Tally the lines that hold the word "before" and reply with that figure only.

*CAD and scene scripts*:
○ ○ ○ ○ ○ ○ ○
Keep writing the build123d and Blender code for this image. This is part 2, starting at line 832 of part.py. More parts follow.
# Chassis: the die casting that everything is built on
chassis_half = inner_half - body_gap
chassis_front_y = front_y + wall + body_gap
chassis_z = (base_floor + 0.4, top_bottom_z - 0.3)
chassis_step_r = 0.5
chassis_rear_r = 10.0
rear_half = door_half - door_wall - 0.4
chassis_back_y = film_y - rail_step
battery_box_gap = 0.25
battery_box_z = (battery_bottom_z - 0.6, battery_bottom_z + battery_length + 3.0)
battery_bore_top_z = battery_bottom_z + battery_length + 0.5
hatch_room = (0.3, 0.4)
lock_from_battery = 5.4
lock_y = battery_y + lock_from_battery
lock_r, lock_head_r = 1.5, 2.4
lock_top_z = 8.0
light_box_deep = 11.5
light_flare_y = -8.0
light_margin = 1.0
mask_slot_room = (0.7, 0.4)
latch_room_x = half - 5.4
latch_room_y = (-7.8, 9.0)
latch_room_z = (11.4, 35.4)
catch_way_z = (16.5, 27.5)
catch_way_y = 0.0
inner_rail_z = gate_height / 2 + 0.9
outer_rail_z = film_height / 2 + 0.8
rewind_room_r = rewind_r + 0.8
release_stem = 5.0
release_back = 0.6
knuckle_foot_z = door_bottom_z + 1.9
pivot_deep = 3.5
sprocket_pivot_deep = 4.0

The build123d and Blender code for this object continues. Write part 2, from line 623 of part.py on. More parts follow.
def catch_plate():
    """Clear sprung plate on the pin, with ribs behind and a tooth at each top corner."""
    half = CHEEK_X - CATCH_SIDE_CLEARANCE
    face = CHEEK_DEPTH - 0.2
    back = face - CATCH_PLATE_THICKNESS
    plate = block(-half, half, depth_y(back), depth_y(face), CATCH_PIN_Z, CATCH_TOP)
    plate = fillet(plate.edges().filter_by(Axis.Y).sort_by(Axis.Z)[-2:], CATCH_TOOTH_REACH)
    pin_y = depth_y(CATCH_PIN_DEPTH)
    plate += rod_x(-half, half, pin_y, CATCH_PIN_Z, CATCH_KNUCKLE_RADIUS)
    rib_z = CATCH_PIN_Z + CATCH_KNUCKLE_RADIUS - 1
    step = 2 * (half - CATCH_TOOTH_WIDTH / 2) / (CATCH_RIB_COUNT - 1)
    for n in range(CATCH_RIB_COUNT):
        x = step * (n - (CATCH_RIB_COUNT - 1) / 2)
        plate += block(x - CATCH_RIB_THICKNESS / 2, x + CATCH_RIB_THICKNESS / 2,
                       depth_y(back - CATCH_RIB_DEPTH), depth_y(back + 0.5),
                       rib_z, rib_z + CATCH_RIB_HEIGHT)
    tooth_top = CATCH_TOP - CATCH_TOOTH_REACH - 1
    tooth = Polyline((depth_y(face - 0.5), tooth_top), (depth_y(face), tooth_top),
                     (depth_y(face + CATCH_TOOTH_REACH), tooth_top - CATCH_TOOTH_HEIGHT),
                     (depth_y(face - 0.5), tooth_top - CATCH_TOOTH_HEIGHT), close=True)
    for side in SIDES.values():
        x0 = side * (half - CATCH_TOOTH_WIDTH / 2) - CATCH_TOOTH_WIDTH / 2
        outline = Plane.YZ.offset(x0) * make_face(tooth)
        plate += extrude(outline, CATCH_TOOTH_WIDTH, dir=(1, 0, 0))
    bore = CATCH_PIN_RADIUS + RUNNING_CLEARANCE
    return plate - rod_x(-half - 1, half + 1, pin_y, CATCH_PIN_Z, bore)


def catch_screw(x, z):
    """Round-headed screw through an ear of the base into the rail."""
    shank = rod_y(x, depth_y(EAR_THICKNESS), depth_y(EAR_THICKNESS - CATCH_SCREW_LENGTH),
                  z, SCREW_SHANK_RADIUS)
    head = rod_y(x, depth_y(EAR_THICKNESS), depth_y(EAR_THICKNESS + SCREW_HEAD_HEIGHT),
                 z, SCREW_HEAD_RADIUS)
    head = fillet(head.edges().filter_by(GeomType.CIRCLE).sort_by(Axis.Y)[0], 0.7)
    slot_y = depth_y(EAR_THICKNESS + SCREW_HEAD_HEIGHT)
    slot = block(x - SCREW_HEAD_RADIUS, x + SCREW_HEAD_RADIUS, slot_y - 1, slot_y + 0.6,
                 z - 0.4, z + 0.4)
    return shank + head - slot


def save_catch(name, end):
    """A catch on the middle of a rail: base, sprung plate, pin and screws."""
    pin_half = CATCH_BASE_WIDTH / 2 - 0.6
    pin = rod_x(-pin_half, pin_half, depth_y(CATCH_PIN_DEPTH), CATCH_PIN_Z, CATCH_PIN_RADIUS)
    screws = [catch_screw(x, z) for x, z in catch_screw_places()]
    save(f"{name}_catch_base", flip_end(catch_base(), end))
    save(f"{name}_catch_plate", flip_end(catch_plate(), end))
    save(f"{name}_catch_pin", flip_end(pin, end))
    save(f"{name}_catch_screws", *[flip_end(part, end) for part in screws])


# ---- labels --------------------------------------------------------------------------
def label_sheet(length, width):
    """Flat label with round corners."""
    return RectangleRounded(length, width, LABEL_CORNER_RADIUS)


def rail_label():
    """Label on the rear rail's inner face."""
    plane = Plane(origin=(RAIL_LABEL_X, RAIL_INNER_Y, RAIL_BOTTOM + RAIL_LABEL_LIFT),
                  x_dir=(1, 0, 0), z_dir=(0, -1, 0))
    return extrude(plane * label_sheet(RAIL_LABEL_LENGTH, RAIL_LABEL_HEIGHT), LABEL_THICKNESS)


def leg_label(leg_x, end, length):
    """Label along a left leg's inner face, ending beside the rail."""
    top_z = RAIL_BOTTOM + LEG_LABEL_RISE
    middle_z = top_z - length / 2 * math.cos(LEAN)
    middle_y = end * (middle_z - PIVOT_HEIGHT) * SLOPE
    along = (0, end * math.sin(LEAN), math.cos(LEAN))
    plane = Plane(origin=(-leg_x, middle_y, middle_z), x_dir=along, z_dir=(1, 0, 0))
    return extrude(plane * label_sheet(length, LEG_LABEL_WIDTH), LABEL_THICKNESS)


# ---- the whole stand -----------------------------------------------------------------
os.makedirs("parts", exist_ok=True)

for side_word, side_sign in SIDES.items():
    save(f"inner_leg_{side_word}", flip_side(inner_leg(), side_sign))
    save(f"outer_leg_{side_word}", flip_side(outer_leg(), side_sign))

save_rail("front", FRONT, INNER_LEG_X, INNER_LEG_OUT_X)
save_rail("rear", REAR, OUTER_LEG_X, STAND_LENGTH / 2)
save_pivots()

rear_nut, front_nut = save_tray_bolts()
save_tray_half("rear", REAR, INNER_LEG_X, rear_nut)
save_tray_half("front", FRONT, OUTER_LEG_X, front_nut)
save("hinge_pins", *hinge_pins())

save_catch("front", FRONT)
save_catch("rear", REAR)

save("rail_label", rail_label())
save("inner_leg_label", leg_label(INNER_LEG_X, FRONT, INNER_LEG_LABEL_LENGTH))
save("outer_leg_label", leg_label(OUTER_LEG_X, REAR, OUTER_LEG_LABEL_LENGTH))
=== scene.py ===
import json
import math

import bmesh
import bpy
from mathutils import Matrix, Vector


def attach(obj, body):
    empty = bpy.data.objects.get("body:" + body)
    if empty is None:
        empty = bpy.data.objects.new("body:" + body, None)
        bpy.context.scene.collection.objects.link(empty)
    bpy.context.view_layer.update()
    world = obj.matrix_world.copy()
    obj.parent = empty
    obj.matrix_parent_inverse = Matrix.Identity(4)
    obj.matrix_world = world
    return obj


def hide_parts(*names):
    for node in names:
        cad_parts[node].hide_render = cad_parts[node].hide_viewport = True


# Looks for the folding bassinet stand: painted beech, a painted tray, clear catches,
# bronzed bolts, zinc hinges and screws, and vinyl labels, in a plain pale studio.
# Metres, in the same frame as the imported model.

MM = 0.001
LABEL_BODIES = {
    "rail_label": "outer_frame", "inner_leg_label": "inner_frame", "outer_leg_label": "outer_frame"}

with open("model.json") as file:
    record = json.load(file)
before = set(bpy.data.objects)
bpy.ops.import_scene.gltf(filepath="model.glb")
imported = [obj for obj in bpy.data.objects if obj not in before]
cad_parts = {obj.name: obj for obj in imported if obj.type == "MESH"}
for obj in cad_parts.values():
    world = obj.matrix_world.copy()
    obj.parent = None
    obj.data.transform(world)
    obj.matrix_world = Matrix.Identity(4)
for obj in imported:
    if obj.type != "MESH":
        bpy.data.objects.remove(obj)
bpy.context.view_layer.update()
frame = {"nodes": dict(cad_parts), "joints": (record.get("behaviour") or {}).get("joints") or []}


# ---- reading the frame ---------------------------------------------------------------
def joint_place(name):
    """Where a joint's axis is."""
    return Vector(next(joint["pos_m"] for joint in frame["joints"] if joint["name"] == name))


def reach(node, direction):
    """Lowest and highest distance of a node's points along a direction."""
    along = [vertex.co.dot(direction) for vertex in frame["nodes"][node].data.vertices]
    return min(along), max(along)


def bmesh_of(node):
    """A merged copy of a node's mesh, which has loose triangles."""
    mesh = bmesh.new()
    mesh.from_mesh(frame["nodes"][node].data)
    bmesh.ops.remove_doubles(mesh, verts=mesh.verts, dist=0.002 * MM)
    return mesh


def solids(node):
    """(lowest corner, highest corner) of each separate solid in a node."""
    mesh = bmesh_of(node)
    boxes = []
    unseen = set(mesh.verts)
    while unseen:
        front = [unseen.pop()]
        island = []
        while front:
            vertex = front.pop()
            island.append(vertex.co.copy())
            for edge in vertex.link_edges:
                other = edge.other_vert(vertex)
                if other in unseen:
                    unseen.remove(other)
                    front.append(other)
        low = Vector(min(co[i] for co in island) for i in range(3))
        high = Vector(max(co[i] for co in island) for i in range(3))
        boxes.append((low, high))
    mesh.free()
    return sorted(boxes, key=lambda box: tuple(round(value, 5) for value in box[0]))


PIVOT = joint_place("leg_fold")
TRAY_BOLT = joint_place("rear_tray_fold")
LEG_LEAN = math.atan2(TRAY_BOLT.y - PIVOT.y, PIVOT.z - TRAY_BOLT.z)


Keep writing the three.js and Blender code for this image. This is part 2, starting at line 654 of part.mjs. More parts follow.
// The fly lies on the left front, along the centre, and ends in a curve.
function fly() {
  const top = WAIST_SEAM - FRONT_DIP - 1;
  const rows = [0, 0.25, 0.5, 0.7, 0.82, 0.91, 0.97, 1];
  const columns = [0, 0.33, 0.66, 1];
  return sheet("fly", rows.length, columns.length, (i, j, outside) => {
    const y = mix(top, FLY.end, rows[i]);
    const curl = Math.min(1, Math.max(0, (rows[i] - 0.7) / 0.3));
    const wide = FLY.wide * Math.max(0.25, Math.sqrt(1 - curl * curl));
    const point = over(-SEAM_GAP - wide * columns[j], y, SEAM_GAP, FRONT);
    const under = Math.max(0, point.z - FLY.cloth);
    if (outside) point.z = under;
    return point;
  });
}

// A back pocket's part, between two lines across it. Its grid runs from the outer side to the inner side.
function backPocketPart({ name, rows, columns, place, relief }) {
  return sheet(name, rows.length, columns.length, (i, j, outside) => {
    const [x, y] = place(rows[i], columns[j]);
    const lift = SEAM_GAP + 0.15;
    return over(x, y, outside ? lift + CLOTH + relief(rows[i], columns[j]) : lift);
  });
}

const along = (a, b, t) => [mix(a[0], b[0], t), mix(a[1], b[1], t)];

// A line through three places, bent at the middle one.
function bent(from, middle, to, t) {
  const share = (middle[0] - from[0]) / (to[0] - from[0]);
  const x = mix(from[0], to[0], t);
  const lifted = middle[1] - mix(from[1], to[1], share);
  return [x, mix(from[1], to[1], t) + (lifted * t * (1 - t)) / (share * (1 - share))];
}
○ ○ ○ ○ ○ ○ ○
*Response*:
2